Article I Courts: The National Association of Immigration Judges and other advocacy groups have long supported the idea of making Immigration Courts into "Article I" courts. Article I refers to the U.S. Constitution, which gives Congress the power to create an independent court. Currently, Immigration Courts are part of the Department of Justice, which is subservient to the Attorney General and ultimately, the President. An Article I court would operate independently from the Executive Branch and would thus be less subject to political influence.

I must admit that I have been largely ambivalent about the Article I idea, since immigration and international relations are so inherently political. However, after four years of the Trump Administration's unprecedented politicization of the system, it is becoming increasingly clear that subjecting the Immigration Courts to the vagaries of our political process has contributed to the mess at EOIR. A more independent system would reduce aimless docket reshuffling and increase efficiency. IJs could better control their dockets, and there would be more certainty for litigants.

Prosecutorial Discretion: Given limited resources, we should be selective about who we try to deport. Criminals should receive priority over law-abiding non-citizens.
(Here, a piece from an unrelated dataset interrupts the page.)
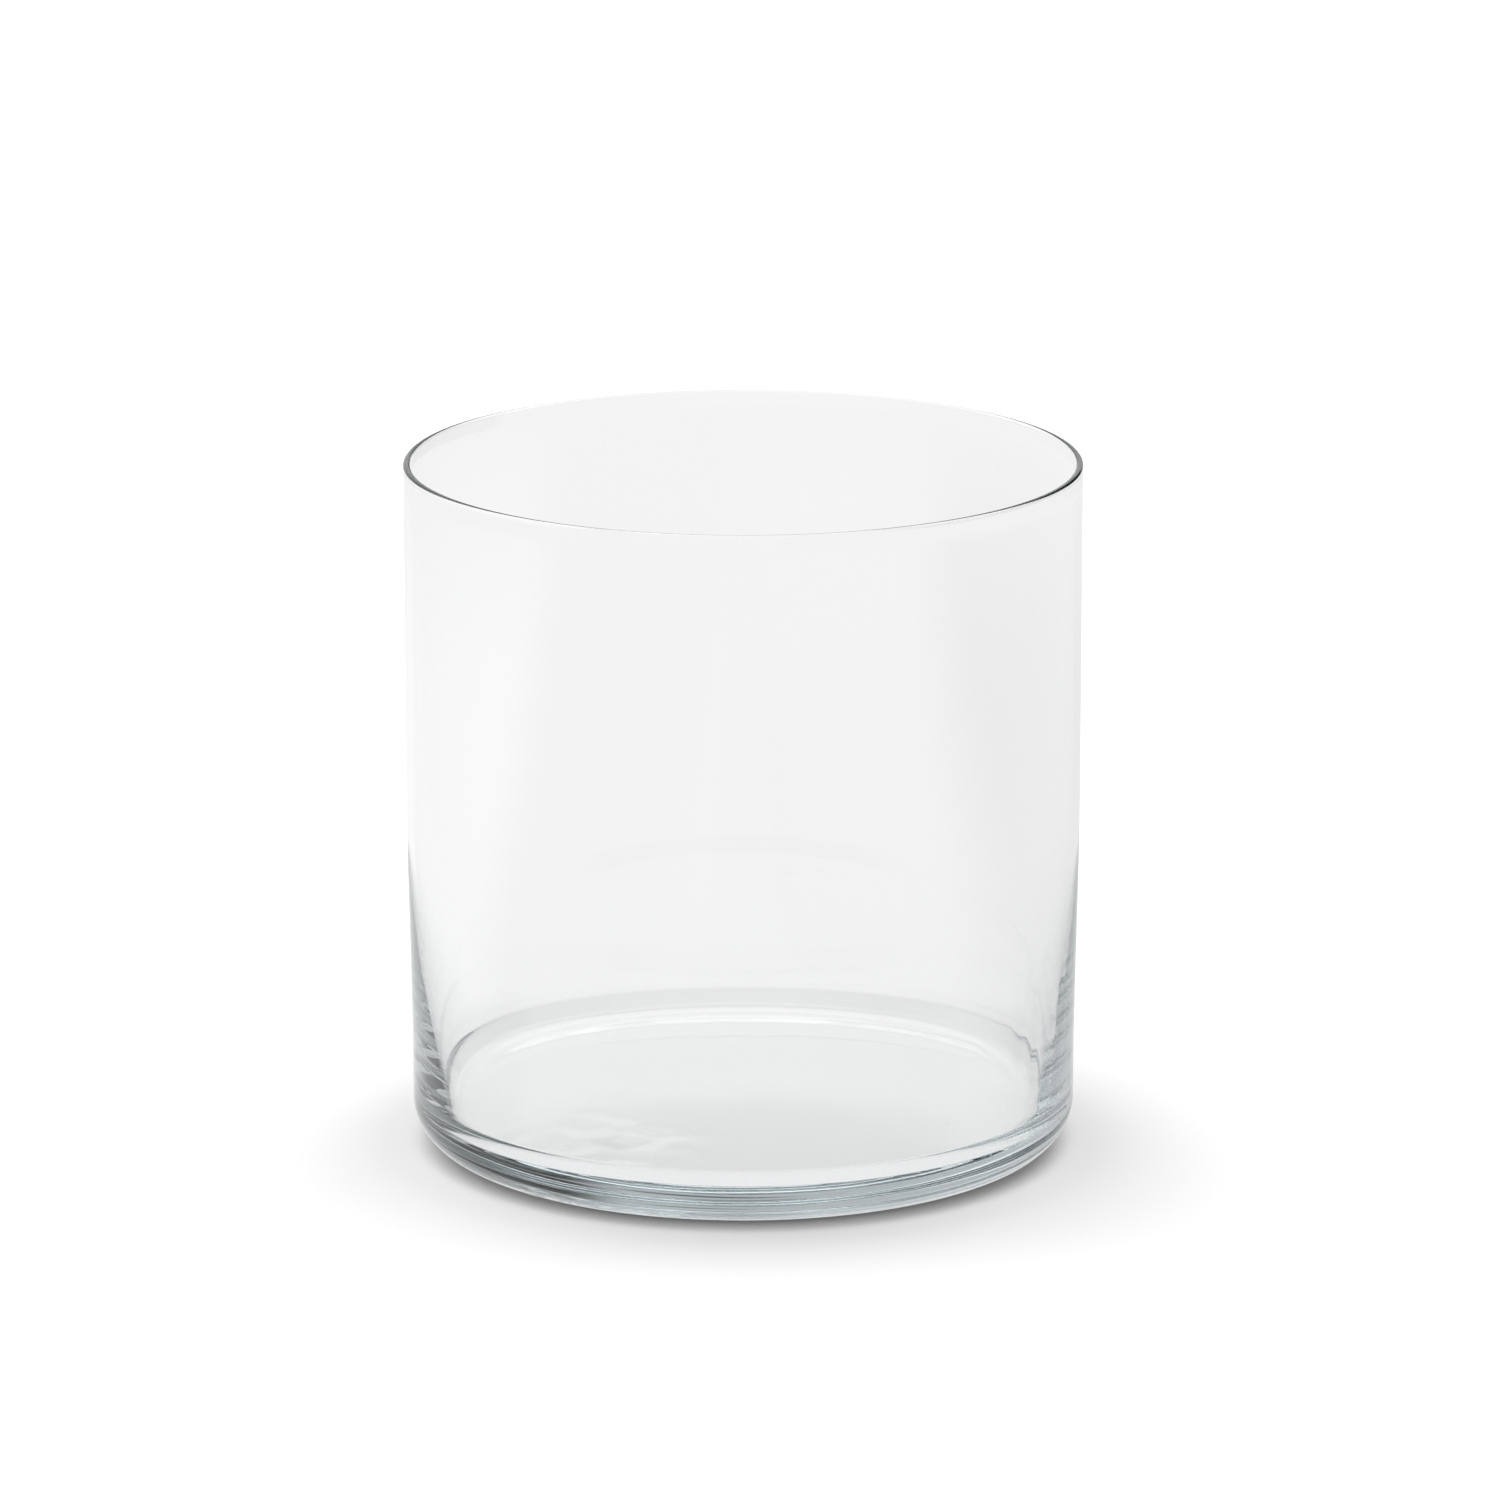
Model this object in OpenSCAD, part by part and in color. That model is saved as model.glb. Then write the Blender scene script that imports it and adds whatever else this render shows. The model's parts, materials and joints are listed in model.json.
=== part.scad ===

Previously, with the consent of DHS (the prosecutor), IJs had the authority to "administratively close" cases that were low priority. That way, they could focus on more urgent matters. The Trump Administration eliminated this prosecutorial discretion and made everyone a priority for removal. And if everyone is a priority, no one is a priority. It makes sense to use resources wisely and to set aside low-priority cases, and so I hope that the Biden Administration will restore prosecutorial discretion to help ease the burden on Immigration Judges and DHS.

Premium Processing: Certain applications before USCIS allow for premium processing. The applicant pays money to receive a faster decision (though not necessarily a better decision). Maybe EOIR could create some type of premium processing so that respondents in court can pay additional money to speed up their case. The people who pay this fee would benefit the most, but the infusion of money into the system should benefit everyone.

Empower DHS: DHS attorneys are overworked and lack the resources necessary to properly do their jobs. Adding additional staff to the various DHS offices would allow those attorneys to review applications for relief in advance and--where appropriate--agree to relief. Even if only a small percentage of cases were removed from the mix, it would help free up space on the court's docket. If this idea were combined with premium processing, a respondent could pay a fee to have DHS review her case (and DHS could use this money to hire more staff). Maybe DHS could even meet with the applicant to explore whether relief is appropriate, and if so, it could inform the IJ, who would then grant the relief without a hearing.

Pre-Master Calendar Hearings: Master Calendar Hearings (“MCHs”) are a huge waste of time for judges, DHS, applicants, and lawyers. Why not require any alien who enters the system to attend a pre-MCH with a member of the court staff (not an IJ). The pre-MCHs could be arranged by language group, so that everyone attending speaks the same language and the staff member could be fluent in that language (or have an interpreter). At the pre-MCH, the non-citizens would watch a video--in their own language--explaining the system and their rights (basically what the IJ repeats to pro se respondents 31 times each MCH). The staff member could answer basic questions and encourage the pro se respondents to find lawyers (basically what the IJ does 31 times each MCH). Respondents who will not use a lawyer can be scheduled for an in-person MCH, like what we have now. Those who say they will hire a lawyer will be given a deadline for the lawyer to enter her appearance. If the deadline passes, the respondent will need to attend an in-person MCH.

e-Filing and e-Master Calendar Hearings: Federal courts across the United States require electronic filing, and Immigration Courts have been trying to implement a similar system for almost two decades. Once an attorney enters his appearance, he should be able to go on-line and plead to the allegations and charges in the Notice to Appear (the charging document in Immigration Court). He should also be able to indicate the relief sought and submit applications. If there is some reason that the lawyer needs to see the IJ, he can request to appear at a MCH. But for the large majority of cases, all the pleadings and requests for relief could be done on-line. An easy-to-use, workable electronic system would avoid MCHs and save significant time and money for the courts, DHS, and respondents.

Impose Costs: One final idea for infusing money into the system would be to impose costs. I am not a big fan of this idea, but it might be worth exploring. Criminal and civil courts routinely impose costs and fines, so maybe Immigration Courts should too. There generally is only one reason that a person would have a case before an Immigration Judge--he violated the immigration law. Maybe the violation wasn’t his fault (in the case of a referred asylum seeker, for example), and so a fine may not be warranted, but the IJ can make that determination. The Immigration Court system is expensive, and there is an argument that people who are in the system because they violated the law should help pay for it. If this idea were implemented, one way to ease the burden would be to spread out the cost over time, and make that a condition for maintaining status.

There is a lot of work to be done to start addressing the mess that is the Immigration Court system. Hopefully, EOIR can implement creative and compassionate policies to increase due process and decrease the backlog.